The legislation in the TMA – s12AB - actually says that a partnership statements should be prepared to show income of ‘the period in respect of which the return is made and each period of account ending within that period”. This wording was substituted for “each period of account ending within the period in respect of which the return is made” in 1996. So arguably that means you do show the income falling within the tax year if there is no period of account ending in that year – but if you interpret it that way then you would surely also have to interpret it as meaning you need to show income and expenditure for an accounting period ending in that year (if there is one) and for the period after the accounting date ends up to 5 April following because the legislation says ‘and’ not ‘or’ - and that is clearly nonsensical!

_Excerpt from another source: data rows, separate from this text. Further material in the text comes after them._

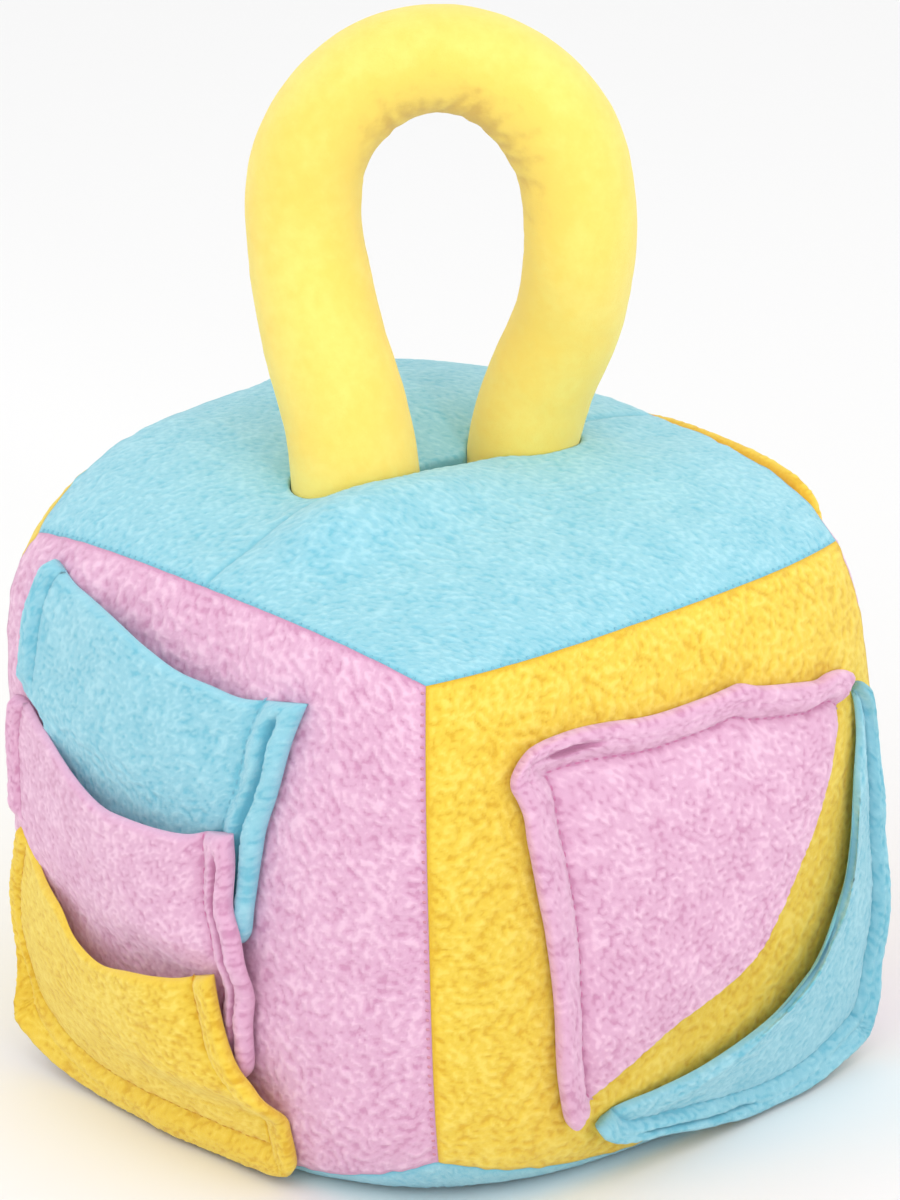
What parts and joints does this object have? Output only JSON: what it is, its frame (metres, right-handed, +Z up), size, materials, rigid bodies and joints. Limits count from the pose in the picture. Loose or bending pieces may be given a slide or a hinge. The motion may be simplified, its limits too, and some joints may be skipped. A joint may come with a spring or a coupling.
{
  "type": "dog snuffle cube",
  "caption": "Stuffed fleece snuffle cube for dogs, with a slit top, overlapping treat pockets on its sides and a padded loop handle.",
  "frame": {"origin": "on the floor, under the middle of the stuffed cube", "axes": "+Z up along the loop handle; the side with the stacked pockets faces -Y and the side with the corner pockets faces +X"},
  "size_m": [0.2133, 0.2242, 0.3042],
  "materials": {
    "fleece_blue": "soft curly fleece, matt",
    "fleece_pink": "soft curly fleece, matt",
    "fleece_yellow": "soft curly fleece, matt",
    "plush_yellow": "short smooth plush, matt with a soft sheen"
  },
  "bodies": {
    "root": {"stuffed_body": "fleece_blue", "panel_front": "fleece_pink", "panel_right": "fleece_yellow", "panel_back": "fleece_pink", "panel_left": "fleece_yellow", "handle": "plush_yellow", "pocket_front_top": "fleece_blue", "pocket_front_middle": "fleece_pink", "pocket_front_bottom": "fleece_yellow", "pocket_right_upper": "fleece_pink", "pocket_right_lower": "fleece_blue", "pocket_back": "fleece_yellow"}
  },
  "joints": []
}
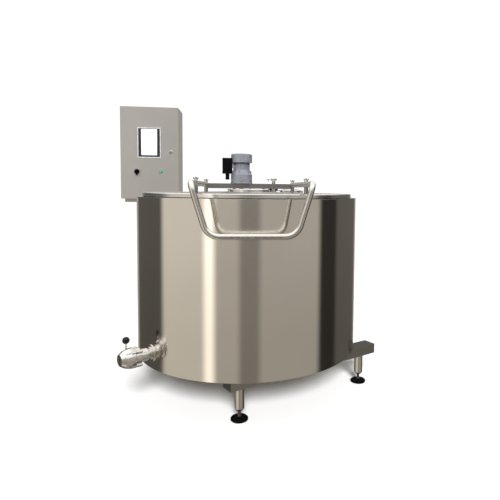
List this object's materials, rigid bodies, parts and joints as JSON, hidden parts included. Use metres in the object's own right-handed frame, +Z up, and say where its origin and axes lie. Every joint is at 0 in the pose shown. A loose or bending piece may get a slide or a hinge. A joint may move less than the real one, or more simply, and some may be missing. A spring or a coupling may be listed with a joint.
{
  "type": "bulk milk tank",
  "caption": "Round insulated stainless milk tank with a hinged lid, top agitator drive, U-shaped lifting handle, outlet valve, levelling feet and side control cabinet.",
  "frame": {"origin": "on the floor, under the middle of the whole object's box", "axes": "+Z up, +Y to the rear where the lid hinges and the cabinet stand, +X to the right as seen from the front; the control cabinet is at -X"},
  "size_m": [1.6662, 1.5637, 1.74],
  "materials": {
    "shell_steel": "brushed stainless steel, vertical grain",
    "lid_steel": "satin stainless steel",
    "vessel_steel": "smooth stainless steel",
    "polished_steel": "polished stainless steel tube",
    "cast_steel": "machined stainless steel",
    "frame_steel": "dull brushed stainless steel",
    "foam": "rigid polyurethane foam",
    "evaporator": "welded stainless steel plate",
    "black_rubber": "matt black rubber",
    "white_seal": "white sealing plastic",
    "black_plastic": "black moulded plastic",
    "knob_plastic": "glossy black plastic",
    "motor_paint": "silver-grey paint",
    "winding": "varnished laminations and copper",
    "shaft_steel": "ground steel",
    "cabinet_steel": "fine brushed stainless sheet",
    "control_gear": "grey switchgear on a zinc plate",
    "display_grey": "grey plastic frame",
    "screen": "lit display behind black-bordered glass",
    "button_green": "green plastic"
  },
  "bodies": {
    "tank": {"outer_shell": "shell_steel", "inner_vessel": "vessel_steel", "insulation": "foam", "evaporator_plate": "evaporator", "bottom_cover": "frame_steel", "top_ring": "lid_steel", "lid_gasket": "black_rubber", "base_beams": "frame_steel", "beam_end_caps": "frame_steel", "leg_tubes": "frame_steel", "outlet_pipe": "polished_steel", "union_nut": "cast_steel", "valve_body": "cast_steel", "valve_seals": "white_seal", "valve_bolts": "shaft_steel", "hinge_brackets": "frame_steel", "hinge_pins": "shaft_steel", "cabinet_bracket": "frame_steel", "cabinet_box": "cabinet_steel", "mounting_plate": "control_gear"},
    "lid": {"hinge_leaves": "frame_steel", "lid_shell": "lid_steel", "shaft_seal": "black_rubber", "bridge_bar": "frame_steel", "lift_handle": "polished_steel", "handle_studs": "frame_steel", "wing_nuts": "cast_steel", "inspection_ring": "lid_steel", "cleaning_fitting": "cast_steel", "gearbox_housing": "motor_paint", "motor_housing": "motor_paint", "stator": "winding", "fan_cowl": "motor_paint", "terminal_box": "black_plastic"},
    "inspection": {"inspection_cover": "lid_steel", "cover_grip": "black_plastic"},
    "agitator": {"agitator_shaft": "vessel_steel", "agitator_blades": "vessel_steel"},
    "rotor": {"motor_rotor": "shaft_steel", "cooling_fan": "black_plastic"},
    "valve": {"valve_disc": "cast_steel", "valve_lever": "polished_steel", "lever_knob": "knob_plastic"},
    "door": {"cabinet_door": "cabinet_steel", "door_gasket": "black_rubber", "display_frame": "display_grey", "display_screen": "screen", "switch_plate": "cabinet_steel", "button_ring": "shaft_steel"},
    "main_switch": {"switch_knob": "black_plastic"},
    "button": {"button_cap": "button_green"},
    "lock": {"lock_barrel": "shaft_steel"},
    "foot_1": {"foot_spindle_1": "shaft_steel", "foot_pad_1": "black_rubber"},
    "foot_2": {"foot_spindle_2": "shaft_steel", "foot_pad_2": "black_rubber"},
    "foot_3": {"foot_spindle_3": "shaft_steel", "foot_pad_3": "black_rubber"},
    "foot_4": {"foot_spindle_4": "shaft_steel", "foot_pad_4": "black_rubber"}
  },
  "joints": [
    {"name": "lid_hinge", "type": "hinge", "parent": "tank", "child": "lid", "pos_m": [0.0599, 0.60175, 1.1393], "axis": [-1, 0, 0], "range_deg": [0, 65]},
    {"name": "cover_hinge", "type": "hinge", "parent": "lid", "child": "inspection", "pos_m": [0.41891, 0.19775, 1.1566], "axis": [0, 1, 0], "range_deg": [0, 100]},
    {"name": "agitator_spin", "type": "hinge", "parent": "lid", "child": "agitator", "pos_m": [0.0149, -0.05225, 0.6], "axis": [0, 0, 1], "continuous": true},
    {"name": "rotor_spin", "type": "hinge", "parent": "lid", "child": "rotor", "pos_m": [0.0149, -0.05225, 1.3263], "axis": [0, 0, 1], "continuous": true},
    {"name": "valve_turn", "type": "hinge", "parent": "tank", "child": "valve", "pos_m": [-0.54386, -0.50722, 0.299], "axis": [-0.6018, 0.7986, 0], "range_deg": [0, 90]},
    {"name": "door_hinge", "type": "hinge", "parent": "tank", "child": "door", "pos_m": [-0.8271, 0.54575, 1.415], "axis": [0, 0, -1], "range_deg": [0, 110]},
    {"name": "lock_turn", "type": "hinge", "parent": "door", "child": "lock", "pos_m": [-0.48609, 0.53175, 1.422], "axis": [0, -1, 0], "range_deg": [0, 90]},
    {"name": "switch_turn", "type": "hinge", "parent": "door", "child": "main_switch", "pos_m": [-0.7221, 0.53175, 1.283], "axis": [0, 1, 0], "range_deg": [0, 90]},
    {"name": "button_push", "type": "slide", "parent": "door", "child": "button", "axis": [0, 1, 0], "range_m": [0, 0.004], "stiffness_N_per_m": 800, "springref_m": -0.002},
    {"name": "foot_level_1", "type": "slide", "parent": "tank", "child": "foot_1", "axis": [0, 0, 1], "range_m": [-0.02, 0.02]},
    {"name": "foot_level_2", "type": "slide", "parent": "tank", "child": "foot_2", "axis": [0, 0, 1], "range_m": [-0.02, 0.02]},
    {"name": "foot_level_3", "type": "slide", "parent": "tank", "child": "foot_3", "axis": [0, 0, 1], "range_m": [-0.02, 0.02]},
    {"name": "foot_level_4", "type": "slide", "parent": "tank", "child": "foot_4", "axis": [0, 0, 1], "range_m": [-0.02, 0.02]}
  ],
  "couplings": [
    {"joint": "rotor_spin", "follows": "agitator_spin", "ratio": 40}
  ]
}
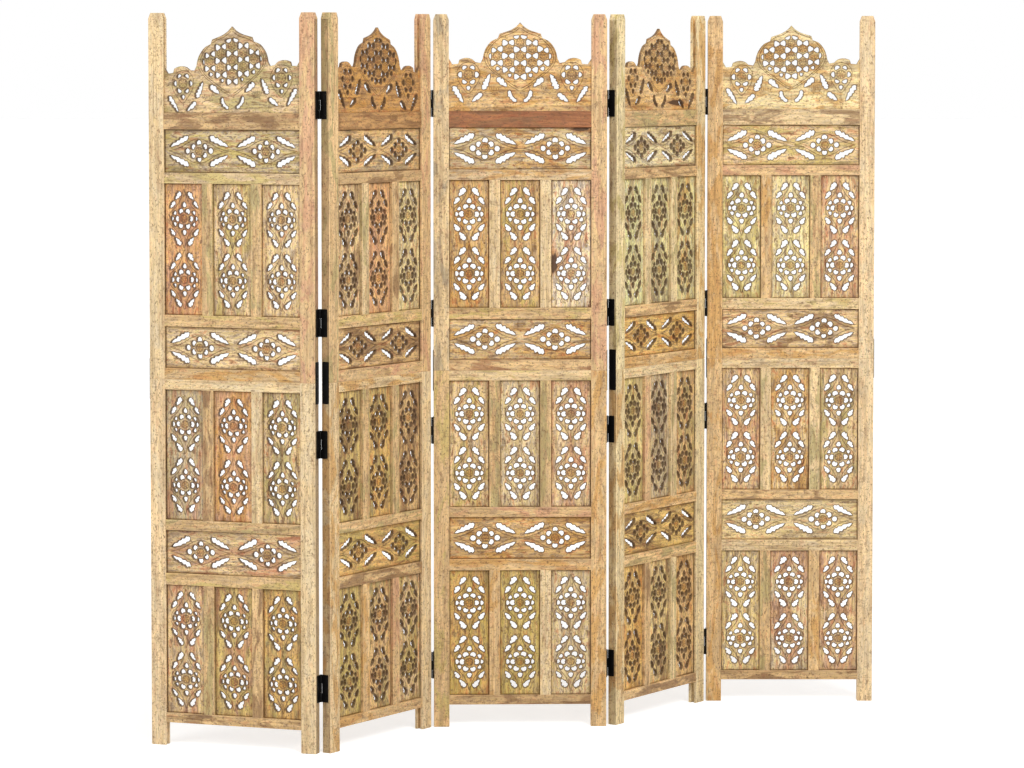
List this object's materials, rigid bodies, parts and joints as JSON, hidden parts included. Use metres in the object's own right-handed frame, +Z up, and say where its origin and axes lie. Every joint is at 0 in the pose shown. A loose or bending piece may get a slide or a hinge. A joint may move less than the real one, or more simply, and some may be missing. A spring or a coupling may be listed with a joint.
{
  "type": "folding screen",
  "caption": "Free-standing folding screen of hinged panels: grooved wooden frames, pierced carved jali boards and an arched, pierced crest between the stiles of each panel.",
  "frame": {"origin": "centre of the bounding box at floor level, with the panels standing in the zigzag of the rest pose", "axes": "+X along the row of panels from panel_1 to panel_5, the carved front facing -Y, +Z up"},
  "size_m": [1.6854, 0.7316, 1.65],
  "materials": {
    "mango_wood": "sanded, waxed, open pores",
    "black_steel": "black, semi-gloss"
  },
  "bodies": {
    "panel_1": {"panel_1_left_stiles": "mango_wood", "panel_1_right_stiles": "mango_wood", "panel_1_lower_rails": "mango_wood", "panel_1_upper_rails": "mango_wood", "panel_1_muntins": "mango_wood", "panel_1_jali_boards": "mango_wood", "panel_1_band_boards": "mango_wood", "panel_1_crest": "mango_wood", "panel_1_joint_plates": "black_steel", "panel_1_hinge_leaves": "black_steel"},
    "panel_2": {"panel_2_left_stiles": "mango_wood", "panel_2_right_stiles": "mango_wood", "panel_2_lower_rails": "mango_wood", "panel_2_upper_rails": "mango_wood", "panel_2_muntins": "mango_wood", "panel_2_jali_boards": "mango_wood", "panel_2_band_boards": "mango_wood", "panel_2_crest": "mango_wood", "panel_2_joint_plates": "black_steel", "panel_2_hinge_leaves": "black_steel", "hinge_pins_1_2": "black_steel"},
    "panel_3": {"panel_3_left_stiles": "mango_wood", "panel_3_right_stiles": "mango_wood", "panel_3_lower_rails": "mango_wood", "panel_3_upper_rails": "mango_wood", "panel_3_muntins": "mango_wood", "panel_3_jali_boards": "mango_wood", "panel_3_band_boards": "mango_wood", "panel_3_crest": "mango_wood", "panel_3_joint_plates": "black_steel", "panel_3_hinge_leaves": "black_steel", "hinge_pins_2_3": "black_steel", "hinge_pins_3_4": "black_steel"},
    "panel_4": {"panel_4_left_stiles": "mango_wood", "panel_4_right_stiles": "mango_wood", "panel_4_lower_rails": "mango_wood", "panel_4_upper_rails": "mango_wood", "panel_4_muntins": "mango_wood", "panel_4_jali_boards": "mango_wood", "panel_4_band_boards": "mango_wood", "panel_4_crest": "mango_wood", "panel_4_joint_plates": "black_steel", "panel_4_hinge_leaves": "black_steel", "hinge_pins_4_5": "black_steel"},
    "panel_5": {"panel_5_left_stiles": "mango_wood", "panel_5_right_stiles": "mango_wood", "panel_5_lower_rails": "mango_wood", "panel_5_upper_rails": "mango_wood", "panel_5_muntins": "mango_wood", "panel_5_jali_boards": "mango_wood", "panel_5_band_boards": "mango_wood", "panel_5_crest": "mango_wood", "panel_5_joint_plates": "black_steel", "panel_5_hinge_leaves": "black_steel"}
  },
  "joints": [
    {"name": "fold_1_2", "type": "hinge", "parent": "panel_2", "child": "panel_1", "pos_m": [-0.45378, -0.34279, 0], "axis": [0, 0, -1], "range_deg": [-76, 103]},
    {"name": "fold_2_3", "type": "hinge", "parent": "panel_3", "child": "panel_2", "pos_m": [-0.21026, -0.01922, 0], "axis": [0, 0, 1], "range_deg": [-55.5, 116.5]},
    {"name": "fold_3_4", "type": "hinge", "parent": "panel_3", "child": "panel_4", "pos_m": [0.19287, 0.01935, 0], "axis": [0, 0, 1], "range_deg": [-55, 117]},
    {"name": "fold_4_5", "type": "hinge", "parent": "panel_4", "child": "panel_5", "pos_m": [0.4392, 0.34078, 0], "axis": [0, 0, -1], "range_deg": [-56.5, 122.5]}
  ]
}
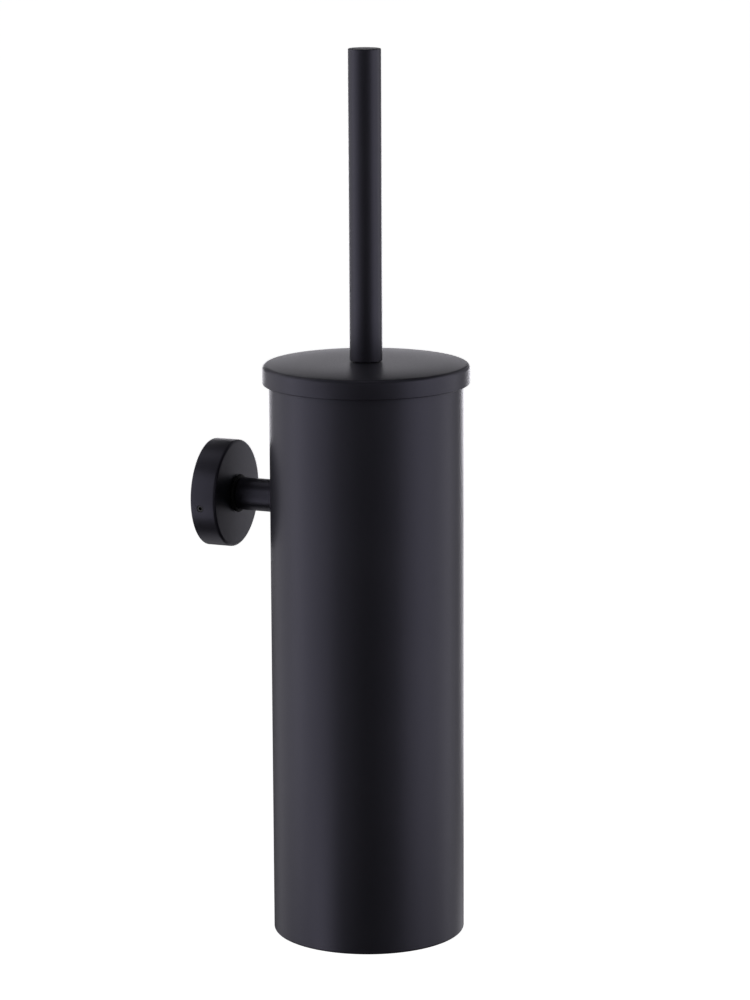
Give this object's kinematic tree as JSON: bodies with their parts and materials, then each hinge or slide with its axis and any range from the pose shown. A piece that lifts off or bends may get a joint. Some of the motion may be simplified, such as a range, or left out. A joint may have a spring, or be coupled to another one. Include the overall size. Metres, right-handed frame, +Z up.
{
  "type": "toilet brush holder",
  "caption": "Wall-mounted toilet brush set: tall round cup on a wall rose and short arm, lift-out inner cup, domed lid and brush with a straight round handle.",
  "frame": {"origin": "centre of the wall bracket's back face, on the wall", "axes": "+Z up, +Y into the wall, so the set stands out from the wall along -Y; the arm's axis is the Y axis"},
  "size_m": [0.0914, 0.1207, 0.3955],
  "materials": {
    "powder_coat": "matt black powder coat with a very fine texture",
    "black_plastic": "moulded black plastic, satin",
    "black_rubber": "black rubber, matt",
    "liner_plastic": "moulded black polypropylene, matt",
    "bristles": "black nylon bristles",
    "steel": "plain stainless steel",
    "black_steel": "steel with a black oxide finish",
    "zinc": "bare zinc casting, dull grey"
  },
  "bodies": {
    "holder": {"wall_bracket": "zinc", "rose_cover": "powder_coat", "rose_grub_screw": "black_steel", "rose_fixing_screw": "steel", "arm_collar": "black_rubber", "support_arm": "powder_coat", "cup_shell": "powder_coat", "cup_base": "powder_coat", "cup_fixing_screw": "steel", "cup_saddle_washer": "steel"},
    "liner": {"inner_cup": "liner_plastic"},
    "cover": {"lid": "powder_coat", "lid_bush": "black_plastic"},
    "brush": {"handle_tube": "powder_coat", "handle_insert": "steel", "stem_rod": "steel", "stem_washer": "steel", "lock_nut": "steel", "head_core": "black_plastic", "bristle_row_01": "bristles", "bristle_row_02": "bristles", "bristle_row_03": "bristles", "bristle_row_04": "bristles", "bristle_row_05": "bristles", "bristle_row_06": "bristles", "bristle_row_07": "bristles", "bristle_row_08": "bristles", "bristle_row_09": "bristles", "bristle_tip": "bristles"}
  },
  "joints": [
    {"name": "liner_lift", "type": "slide", "parent": "holder", "child": "liner", "axis": [0, 0, 1], "range_m": [0, 0.265]},
    {"name": "brush_lift", "type": "slide", "parent": "liner", "child": "cover", "axis": [0, 0, 1], "range_m": [0, 0.255]},
    {"name": "handle_spin", "type": "hinge", "parent": "cover", "child": "brush", "pos_m": [0, -0.075, 0.065], "axis": [0, 0, 1], "continuous": true}
  ]
}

I believe the simplest way is that you do not submit figures for the accounting period which ended on 31 December 2018 as it didn’t end between 6 April 2017 and 5 April 2018. But the partners should then put estimates in their personal returns to minimise interest and explain this in the white space. Provided HMRC get a partnership return showing all the taxable profits for the first period of account (i.e. the 2018/19 partnership return) and the partners declare the correct amounts, a return has been submitted, no tax is lost and everyone is happy. If you prepare partnership statements showing apportioned profits for a period which didn’t end in the year and then show those profits again on the next year’s returns, I would say you have overstated the tax adjusted profits for the partnership. The profits are, of course, partially taxed twice and an overlap relief figure calculated but not on the partnership tax return and including them twice is going to just cause confusion for the individual partners."